2.     Monitoring and warning services: There must be a sound scientific basis for predicting and forecasting hazards and a reliable forecasting and warning system that operate 24 hours a day. Continuous monitoring of hazard parameters and contributing factors is essential to generate accurate warnings in a timely fashion.

3.     Dissemination and communication: Warnings must reach those at risk in good time. Clear messages containing simple, useful information are critical for enabling proper understanding of warnings and responses in order to safeguard lives and livelihoods.
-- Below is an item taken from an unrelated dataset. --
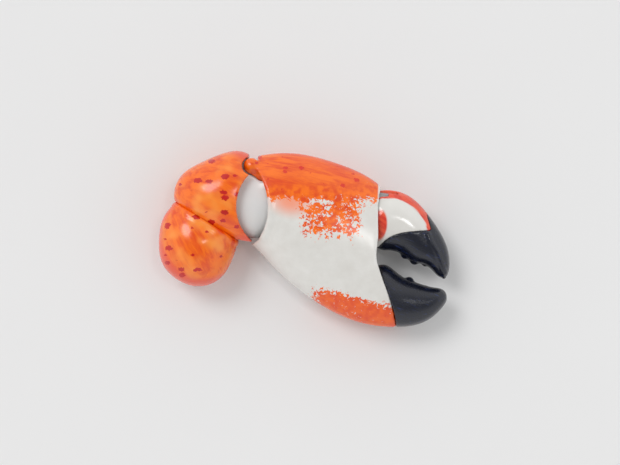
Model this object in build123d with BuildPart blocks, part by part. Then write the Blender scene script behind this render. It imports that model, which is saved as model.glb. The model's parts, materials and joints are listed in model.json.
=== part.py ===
from build123d import *
import os
from math import atan2, cos, degrees, hypot, radians, sin, sqrt

# Lobster cracker shaped as a crab's claw. A steel compound-lever mechanism is
# covered by glazed porcelain shells. Pulling the arm away from the palm opens
# the upper finger through a crossed link; squeezing the arm back closes it.
# Units are millimetres. +Z is up from the table, X runs from arm to finger tips.

# ---- heights of the stack ---------------------------------------------------
MID = 18.0  # the mechanism's middle plane, above the table
LEVER_HALF = 2.5  # half thickness of the arm lever and of the finger's tang
LINK_IN, LINK_OUT = 2.7, 4.7  # a link plate's faces, from the middle plane
FRAME_IN, FRAME_OUT = 4.9, 6.9  # a frame plate's faces, from the middle plane
PIN_HEAD, PIN_HEAD_R = 1.0, 3.8  # a pivot pin's head: thickness and radius
ROOF = FRAME_OUT + PIN_HEAD + 0.3  # where porcelain may start over a pivot
FAR = 60.0  # beyond the whole object, for cutters

# ---- porcelain --------------------------------------------------------------
WALL = 2.4
PALM_DOWN = 20.0  # depth of the palm's ovals, which the table plane cuts flat
FLOOR = 2.0  # extra thickness of the floor, which leaves a flat rest face
CARPUS_UP, CARPUS_DOWN = 21.0, 17.0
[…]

Information and Communication technology (ICT) is a key element in early warning. ICT plays an important role in disaster communication and dissemination of information to organizations in charge of responding to warnings and to the public during and after a disaster. Early warning communication systems are made of two main components:

a)     Communication infrastructure hardware that must be reliable and robust, especially during the natural disasters; and

b)     Appropriate and effective interactions among the main actors of the early warning process such as the scientific community, stakeholders, decision makers, the public, and the media.

Many communication tools are currently available for warning dissemination such as Short Messaging Service (SMS), email, radio, TV and web services.

4.     Response Capability: It is essential that communities understand their risks; respect and follow the warning and know how to react. Education and preparedness programs play a key role in reducing risks. It is also essential that disaster management plans are in place, resources allocated and standard procedures well practiced and tested. The community should be well informed on options for safe behavior, available escape routes, and how best to avoid damage and loss to property.